NoisePy SCEDC Tutorial#

Noisepy is a python software package to process ambient seismic noise cross correlations. This tutorial aims to introduce the use of noisepy for a toy problem on the SCEDC data. It can be ran locally or on the cloud.

The data is stored on AWS S3 as the SCEDC Data Set: https://scedc.caltech.edu/data/getstarted-pds.html

First, we install the noisepy-seis package

# Uncomment and run this line if the environment doesn't have noisepy already installed:
# ! pip install noisepy-seis 

Warning: NoisePy uses obspy as a core Python module to manipulate seismic data. If you use Google Colab, restart the runtime now for proper installation of obspy on Colab.

Import necessary modules#

Then we import the basic modules

%load_ext autoreload
%autoreload 2
from noisepy.seis import cross_correlate, stack_cross_correlations, __version__       # noisepy core functions
from noisepy.seis.io.asdfstore import ASDFCCStore, ASDFStackStore          # Object to store ASDF data within noisepy
from noisepy.seis.io.s3store import SCEDCS3DataStore # Object to query SCEDC data from on S3
from noisepy.seis.io.channel_filter_store import channel_filter
from noisepy.seis.io.datatypes import CCMethod, ConfigParameters, FreqNorm, RmResp, StackMethod, TimeNorm        # Main configuration object
from noisepy.seis.io.channelcatalog import XMLStationChannelCatalog        # Required stationXML handling object
import os
import shutil
from datetime import datetime, timezone
from datetimerange import DateTimeRange


from noisepy.seis.io.plotting_modules import plot_all_moveout

print(f"Using NoisePy version {__version__}")

path = "./scedc_data" 

os.makedirs(path, exist_ok=True)
cc_data_path = os.path.join(path, "CCF")
stack_data_path = os.path.join(path, "STACK")
S3_STORAGE_OPTIONS = {"s3": {"anon": True}}
/opt/hostedtoolcache/Python/3.10.14/x64/lib/python3.10/site-packages/noisepy/seis/io/utils.py:13: TqdmExperimentalWarning: Using `tqdm.autonotebook.tqdm` in notebook mode. Use `tqdm.tqdm` instead to force console mode (e.g. in jupyter console)
  from tqdm.autonotebook import tqdm
Using NoisePy version 0.1.dev1

We will work with a single day worth of data on SCEDC. The continuous data is organized with a single day and channel per miniseed (https://scedc.caltech.edu/data/cloud.html). For this example, you can choose any year since 2002. We will just cross correlate a single day.

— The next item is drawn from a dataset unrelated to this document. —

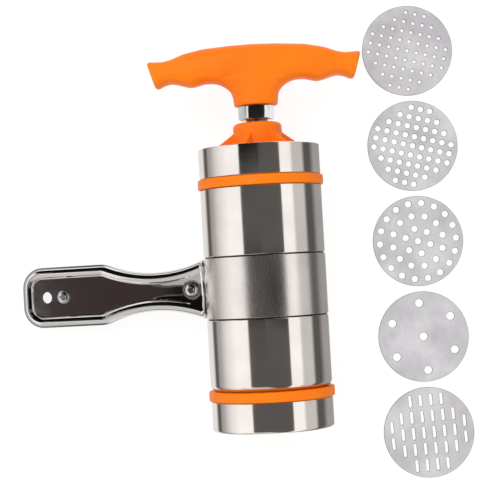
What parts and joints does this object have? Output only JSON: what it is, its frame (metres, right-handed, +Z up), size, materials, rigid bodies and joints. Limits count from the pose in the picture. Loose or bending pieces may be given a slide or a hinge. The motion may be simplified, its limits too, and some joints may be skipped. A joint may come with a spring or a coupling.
{
  "type": "food press",
  "caption": "Hand press for dough and fruit, lying down: steel barrel with screw caps, T grip on a threaded spindle, piston, side handle and loose perforated dies.",
  "frame": {"origin": "centre of the footprint on the table the press and its dies lie on", "axes": "+Y along the barrel from the outlet to the T grip, +Z up from the table, +X toward the row of dies; the side handle points to -X"},
  "size_m": [0.2494, 0.2674, 0.0682],
  "materials": {
    "polished_steel": "mirror-polished stainless steel sheet",
    "satin_steel": "stainless steel with a fine satin grain",
    "drawn_steel": "stainless steel tube, drawn, with a light bore polish",
    "die_steel": "punched stainless steel sheet, tumbled",
    "handle_steel": "pressed and polished stainless steel sheet",
    "screw_steel": "rolled trapezoidal thread on bright steel bar",
    "plated_fastener": "bright zinc plate on steel",
    "orange_plastic": "orange moulded polypropylene with a soft gloss",
    "jacket_plastic": "black moulded plastic",
    "silicone": "translucent white silicone",
    "nut_brass": "turned brass"
  },
  "bodies": {
    "barrel": {"upper_collar": "orange_plastic", "upper_sleeve": "polished_steel", "inner_jacket": "jacket_plastic", "dough_cylinder": "drawn_steel", "clamp_band": "satin_steel", "handle_front": "handle_steel", "handle_back": "handle_steel", "root_screw": "plated_fastener", "tip_screw": "plated_fastener", "handle_nuts": "plated_fastener", "lower_sleeve": "polished_steel", "lower_collar": "orange_plastic"},
    "upper_seal": {"top_gasket": "silicone"},
    "top_cap": {"cap_core": "orange_plastic", "top_cap_shell": "polished_steel", "drive_nut": "nut_brass", "nut_retainer": "satin_steel"},
    "piston": {"piston_body": "orange_plastic", "piston_seal": "silicone"},
    "screw": {"spindle": "screw_steel", "t_grip": "orange_plastic", "jam_nut": "plated_fastener", "thrust_washer": "satin_steel", "piston_washer": "satin_steel", "piston_screw": "plated_fastener"},
    "lower_seal": {"bottom_gasket": "silicone"},
    "bottom_cap": {"bottom_cap_core": "orange_plastic", "bottom_cap_shell": "polished_steel"},
    "fine_die": {"die_fine": "die_steel"},
    "medium_die": {"die_medium": "die_steel"},
    "ringed_die": {"die_ringed": "die_steel"},
    "seven_hole_die": {"die_seven_hole": "die_steel"},
    "slotted_die": {"die_slotted": "die_steel"}
  },
  "joints": [
    {"name": "top_cap_rise", "type": "slide", "parent": "barrel", "child": "upper_seal", "axis": [0, 1, 0], "range_m": [0, 0.0322]},
    {"name": "top_cap_turn", "type": "hinge", "parent": "upper_seal", "child": "top_cap", "pos_m": [0.01162, 0.0524, 0.0341], "axis": [0, 1, 0], "range_deg": [0, 2880]},
    {"name": "piston_rise", "type": "slide", "parent": "top_cap", "child": "piston", "axis": [0, 1, 0], "range_m": [0, 0.1172]},
    {"name": "grip_turn", "type": "hinge", "parent": "piston", "child": "screw", "pos_m": [0.01162, 0.0024, 0.0341], "axis": [0, 1, 0], "range_deg": [0, 14040]},
    {"name": "bottom_cap_drop", "type": "slide", "parent": "barrel", "child": "lower_seal", "axis": [0, -1, 0], "range_m": [0, 0.0202]},
    {"name": "bottom_cap_turn", "type": "hinge", "parent": "lower_seal", "child": "bottom_cap", "pos_m": [0.01162, -0.0896, 0.0341], "axis": [0, -1, 0], "range_deg": [0, 1800]},
    {"name": "fine_die_lift", "type": "slide", "parent": "barrel", "child": "fine_die", "axis": [0, 0, 1], "range_m": [0, 0.06]},
    {"name": "medium_die_lift", "type": "slide", "parent": "barrel", "child": "medium_die", "axis": [0, 0, 1], "range_m": [0, 0.06]},
    {"name": "ringed_die_lift", "type": "slide", "parent": "barrel", "child": "ringed_die", "axis": [0, 0, 1], "range_m": [0, 0.06]},
    {"name": "seven_hole_die_lift", "type": "slide", "parent": "barrel", "child": "seven_hole_die", "axis": [0, 0, 1], "range_m": [0, 0.06]},
    {"name": "slotted_die_lift", "type": "slide", "parent": "barrel", "child": "slotted_die", "axis": [0, 0, 1], "range_m": [0, 0.06]}
  ],
  "couplings": [
    {"joint": "top_cap_rise", "follows": "top_cap_turn", "m_per_rad": 0.00063662},
    {"joint": "piston_rise", "follows": "grip_turn", "m_per_rad": 0.00047746},
    {"joint": "bottom_cap_drop", "follows": "bottom_cap_turn", "m_per_rad": 0.00063662}
  ]
}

# SCEDC S3 bucket common URL characters for that day.
S3_DATA = "s3://scedc-pds/continuous_waveforms/"
# timeframe for analysis
start = datetime(2002, 1, 1, tzinfo=timezone.utc)
end = datetime(2002, 1, 2, tzinfo=timezone.utc)
timerange = DateTimeRange(start, end)
print(timerange)
2002-01-01T00:00:00+0000 - 2002-01-02T00:00:00+0000

The station information, including the instrumental response, is stored as stationXML in the following bucket

S3_STATION_XML = "s3://scedc-pds/FDSNstationXML/CI/"            # S3 storage of stationXML

Ambient Noise Project Configuration#

We prepare the configuration of the workflow by declaring and storing parameters into the ConfigParameters() object and/or editing the config.yml file.

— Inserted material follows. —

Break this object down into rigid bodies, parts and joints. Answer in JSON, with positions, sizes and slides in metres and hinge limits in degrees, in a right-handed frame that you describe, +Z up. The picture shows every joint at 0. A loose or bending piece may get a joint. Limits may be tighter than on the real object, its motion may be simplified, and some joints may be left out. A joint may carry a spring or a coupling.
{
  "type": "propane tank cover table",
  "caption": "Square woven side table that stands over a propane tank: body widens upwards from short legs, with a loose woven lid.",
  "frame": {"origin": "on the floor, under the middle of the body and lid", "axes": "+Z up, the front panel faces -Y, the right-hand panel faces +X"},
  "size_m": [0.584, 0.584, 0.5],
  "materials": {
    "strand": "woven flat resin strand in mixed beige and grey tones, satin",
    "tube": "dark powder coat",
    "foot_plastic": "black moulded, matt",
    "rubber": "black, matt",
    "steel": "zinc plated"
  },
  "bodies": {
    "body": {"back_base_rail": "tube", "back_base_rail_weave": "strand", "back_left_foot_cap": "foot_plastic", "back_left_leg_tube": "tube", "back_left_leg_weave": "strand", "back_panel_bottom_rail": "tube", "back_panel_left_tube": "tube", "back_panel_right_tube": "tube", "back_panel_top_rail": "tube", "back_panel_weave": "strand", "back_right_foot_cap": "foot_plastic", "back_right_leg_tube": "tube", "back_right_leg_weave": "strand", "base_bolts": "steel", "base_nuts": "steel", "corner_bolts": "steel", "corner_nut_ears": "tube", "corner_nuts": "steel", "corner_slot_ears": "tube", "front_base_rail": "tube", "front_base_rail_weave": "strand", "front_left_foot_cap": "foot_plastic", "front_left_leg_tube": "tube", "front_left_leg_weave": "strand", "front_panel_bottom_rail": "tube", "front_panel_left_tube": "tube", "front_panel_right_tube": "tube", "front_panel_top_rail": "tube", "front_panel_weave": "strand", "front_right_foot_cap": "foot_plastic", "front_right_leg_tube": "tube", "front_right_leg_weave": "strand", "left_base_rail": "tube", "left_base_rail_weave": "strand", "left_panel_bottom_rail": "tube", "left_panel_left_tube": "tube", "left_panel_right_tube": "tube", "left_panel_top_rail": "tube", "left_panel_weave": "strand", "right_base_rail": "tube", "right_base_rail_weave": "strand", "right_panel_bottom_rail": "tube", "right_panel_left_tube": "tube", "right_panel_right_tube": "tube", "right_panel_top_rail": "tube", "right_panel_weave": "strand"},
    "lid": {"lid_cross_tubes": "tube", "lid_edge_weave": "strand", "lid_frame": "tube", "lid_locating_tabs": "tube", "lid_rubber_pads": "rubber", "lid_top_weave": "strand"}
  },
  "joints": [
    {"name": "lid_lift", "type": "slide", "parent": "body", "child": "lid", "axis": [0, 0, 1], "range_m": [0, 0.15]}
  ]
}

# Initialize ambient noise workflow configuration
config = ConfigParameters() # default config parameters which can be customized

Customize the job parameters below:

config.start_date = start
config.end_date = end
config.acorr_only = False # only perform auto-correlation or not
config.xcorr_only = True # only perform cross-correlation or not

config.inc_hours = 24 # INC_HOURS is used in hours (integer) as the 
        #chunk of time that the paralelliztion will work.
        # data will be loaded in memory, so reduce memory with smaller 
        # inc_hours if there are over 400+ stations.
        # At regional scale for SCEDC, we can afford 20Hz data and inc_hour 
        # being a day of data.

 
# pre-processing parameters
config.samp_freq= 20  # (int) Sampling rate in Hz of desired processing (it can be different than the data sampling rate)
config.cc_len= 3600  # (float) basic unit of data length for fft (sec)
config.step= 1800.0  # (float) overlapping between each cc_len (sec)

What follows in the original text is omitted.